BERLIN taz | The vote in the Legal Affairs Committee on Tuesday on the compromise on the EU Supply Chain Directive was not particularly spectacular with just 25 MEPs voting. They represent the most important factions in Parliament. After 10 minutes all points are accepted. The procedure belies the sleepless nights members spent negotiating red lines and the explosive nature of the issue.
The grievances along the supply chains are great. The pressure to produce cheaply and the lack of enforcement of laws lead to serious human rights violations among suppliers in many places. Slave labor on cocoa plantations, land evictions for oil drilling, air pollution, child labor in textile factories – the list is long.
Civil organizations have long been mobilizing for companies and investors to take responsibility for how their profits are generated – i.e. along the value chain. Some companies in the “high-risk” sectors, the textile and chocolate industries, are also campaigning for a supply chain law. They want legal certainty and the same rules for others. Ideally, self-commitments, which they adhere to anyway, should become law. The biggest opponents of the directive are the business associations – especially from Germany. They fear bureaucracy and competitive disadvantages.
Draft weakened
The EU directive on due diligence in supply chains is coming. Essentially, companies then have to analyze risks and take measures to rectify grievances. It is still unclear to what extent the interests of business associations and conservatives will prevail over left-wing forces in parliament. The compromise by the parliamentarians has already been significantly weakened compared to the initial draft. It is the basis for negotiations with the EU member states, which have much weaker regulation in mind. These are the points that cause controversy:
What trade associations have successfully prevented in the German supply chain law is still up for debate in the EU: civil rights to claim damages for those affected whose human rights have been violated, as well as for NGOs and trade unions. In addition, according to the wishes of the parliamentarians, a supervisory authority should be able to levy fines of at least 5 percent of global sales against companies that break the rules.
The demand that the burden of proof should be reversed, i.e. victims no longer have to provide evidence of injuries, but companies should prove their innocence, did not prevail in the legal committee. That would have lowered the threshold for access to justice for those affected. Business associations and Germany had also campaigned in the Council for a so-called “safe harbour” clause to be built in, which would define exceptions to civil liability, for example for companies that take part in voluntary commitment initiatives.
Company bosses should be able to be legally prosecuted
The EU parliamentarians also want to include the financial sector – but only its direct relationships and without liability. Nevertheless, the compromise continues to be rejected by the EU Council. He had suggested that member states should be free to decide whether due diligence obligations also apply to investors.
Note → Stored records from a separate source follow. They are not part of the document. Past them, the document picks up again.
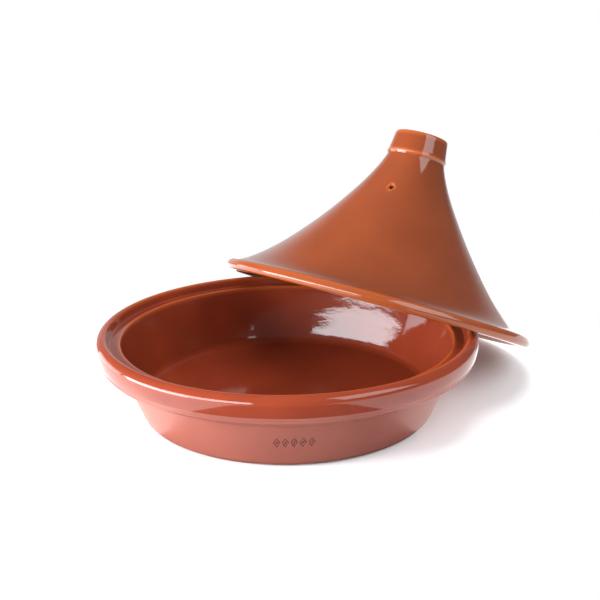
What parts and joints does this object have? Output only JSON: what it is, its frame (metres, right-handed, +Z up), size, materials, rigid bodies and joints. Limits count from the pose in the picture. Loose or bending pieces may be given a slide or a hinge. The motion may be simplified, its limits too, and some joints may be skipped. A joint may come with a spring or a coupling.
{
  "type": "tagine pot",
  "caption": "Earthenware cooking tagine: a shallow round dish with a stepped rim, and a tall flared conical lid with a collar knob and a steam vent, leaning on the dish.",
  "frame": {"origin": "centre of the dish's flat foot, on the table", "axes": "+Z is up, along the dish's own axis; +X is the way the lid leans, level, from the dish's axis towards the place where the lid's edge touches the table; the object is the same on both sides of the XZ plane, apart from the steam vent"},
  "size_m": [0.4141, 0.32, 0.2172],
  "materials": {
    "dish_clay": "red earthenware, clear glossy glaze inside and over the rim, bare satin clay on the outer wall and foot",
    "lid_clay": "red earthenware, clear satin-gloss glaze all over"
  },
  "bodies": {
    "dish": {"dish": "dish_clay"},
    "lid": {"lid": "lid_clay"}
  },
  "joints": [
    {"name": "lid_lift", "type": "slide", "parent": "dish", "child": "lid", "axis": [0, 0, 1], "range_m": [0, 0.3]}
  ]
}
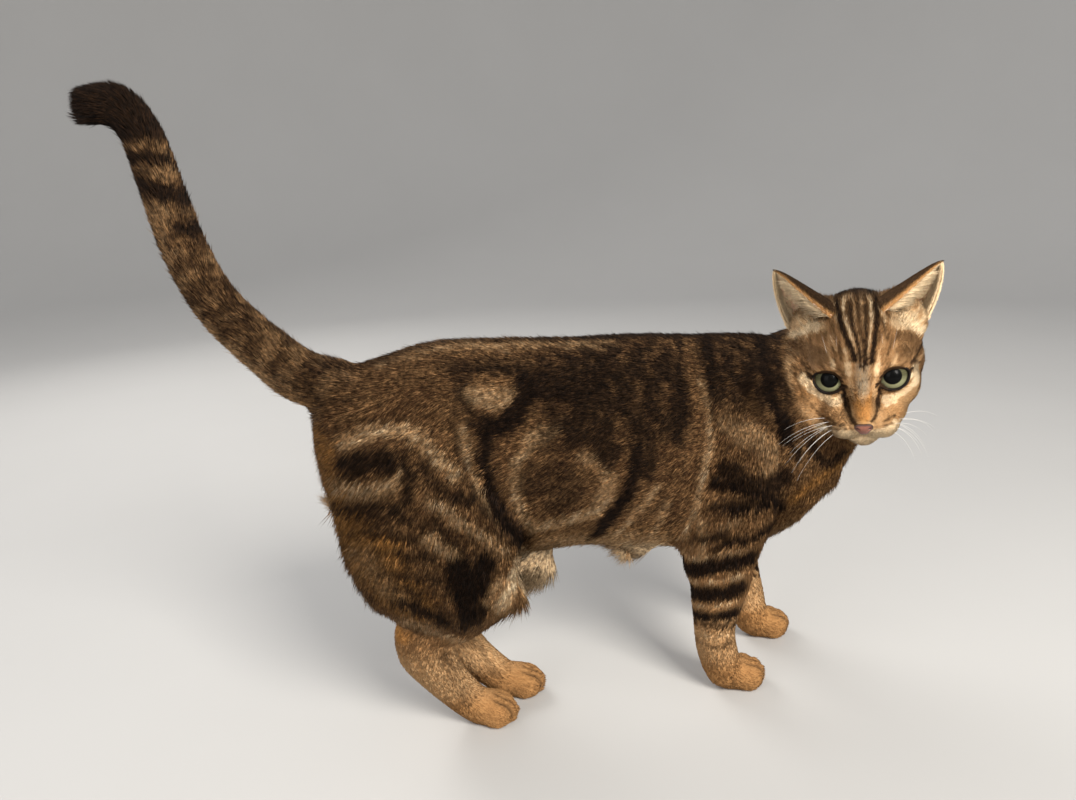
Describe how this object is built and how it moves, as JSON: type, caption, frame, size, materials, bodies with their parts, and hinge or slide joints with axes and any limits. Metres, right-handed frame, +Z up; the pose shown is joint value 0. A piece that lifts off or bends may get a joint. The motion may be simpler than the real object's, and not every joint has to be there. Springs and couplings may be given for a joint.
{
  "type": "standing european shorthair cat",
  "caption": "Life-size standing shorthaired cat with a brown blotched tabby coat, its tail raised and its head turned back over its right side.",
  "frame": {"origin": "on the floor under the middle of the whole animal's box, raised tail and turned head included", "axes": "+X along the body towards the chest, +Y to the cat's left, +Z up from the floor"},
  "size_m": [0.4824, 0.1346, 0.4072],
  "materials": {
    "tabby_fur": "short dense fur",
    "dark_fur": "short dense fur",
    "tan_fur": "short dense fur",
    "nose_leather": "moist matte",
    "eye": "wet gloss"
  },
  "bodies": {
    "root": {"ear_left": "tabby_fur", "ear_right": "tabby_fur", "eye_left": "eye", "eye_right": "eye", "forearm_left": "tabby_fur", "forearm_right": "tabby_fur", "forepaw_left": "tan_fur", "forepaw_right": "tan_fur", "head": "tabby_fur", "hind_paw_left": "tan_fur", "hind_paw_right": "tan_fur", "lower_leg_left": "tabby_fur", "lower_leg_right": "tabby_fur", "neck": "tabby_fur", "nose": "nose_leather", "tail_base": "tabby_fur", "tail_middle": "tabby_fur", "tail_tip": "dark_fur", "tail_upper": "tabby_fur", "thigh_left": "tabby_fur", "thigh_right": "tabby_fur", "torso": "tabby_fur", "upper_arm_left": "tabby_fur", "upper_arm_right": "tabby_fur"}
  },
  "joints": []
}
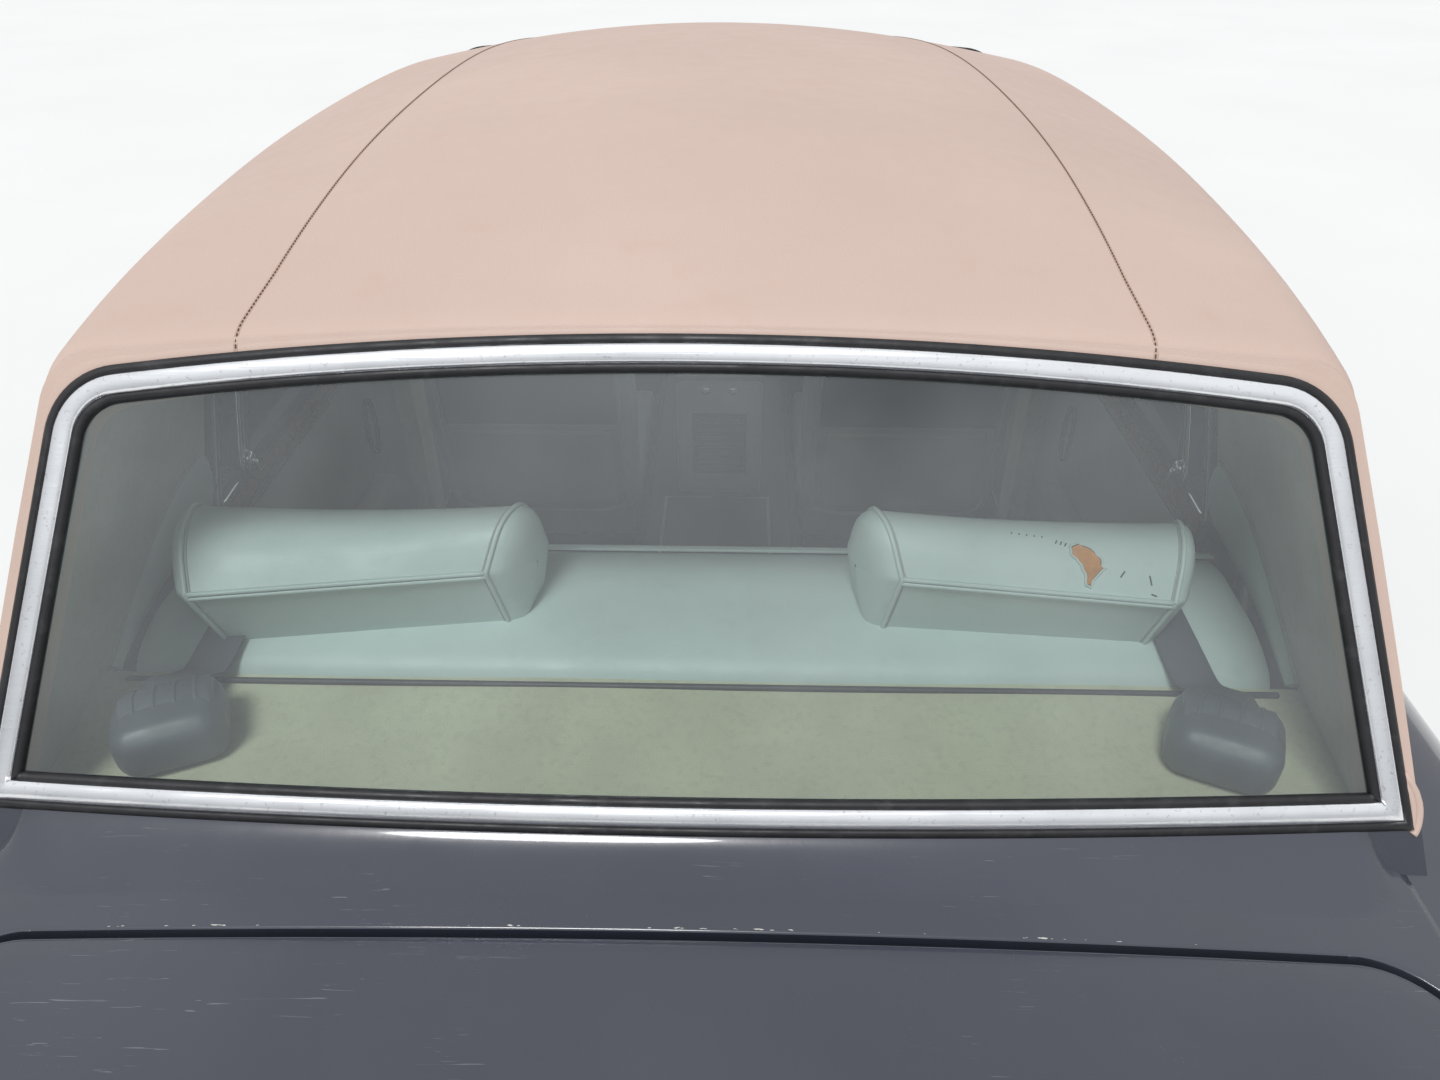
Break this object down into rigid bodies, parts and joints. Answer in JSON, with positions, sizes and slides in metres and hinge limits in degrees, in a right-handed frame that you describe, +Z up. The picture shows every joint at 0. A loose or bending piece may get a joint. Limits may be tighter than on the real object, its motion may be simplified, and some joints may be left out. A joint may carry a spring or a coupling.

Originally, the legislative initiative also focused on corporate governance. Company bosses should be able to be legally prosecuted and their pay should be controlled. The demand that company managers should be bound to the 1.5-degree target of the Paris climate agreement has been retained in the draft by the EU parliamentarians. In the future, the payment of their bonuses should also be linked to how well they make their companies sustainable. An agreement with the EU member states on this is not in sight.
Another point of discussion is the scope of the law. The draft already covers more companies than the German supply chain law, which affects companies with more than 3,000 and next year more than 1,000 employees. The EU member states also support this. According to the wishes of the parliamentarians, however, the regulation should apply to companies with 500 and later 250 employees.
Restriction to direct suppliers
In addition, non-EU companies with sales of more than 150 million are affected, of which 40 million were generated in the EU. In the face of demands from civil society and the left-wing camp to oblige all companies, the compromise to define at least certain risk areas, such as the mining of minerals, the textile or cocoa industry, has not prevailed either. According to the current draft, companies affected by the regulation should control the entire chain in addition to their suppliers, including sales, distribution and logistics. Voices from the council and the trade associations call for a restriction to direct suppliers.
After the compromise was accepted by the Legal Affairs Committee, the EU Parliament still has to approve it. That is considered safe. Negotiations with the governments of the member states are to begin in the EU Council in the summer and the directive is to be adopted by the end of the year.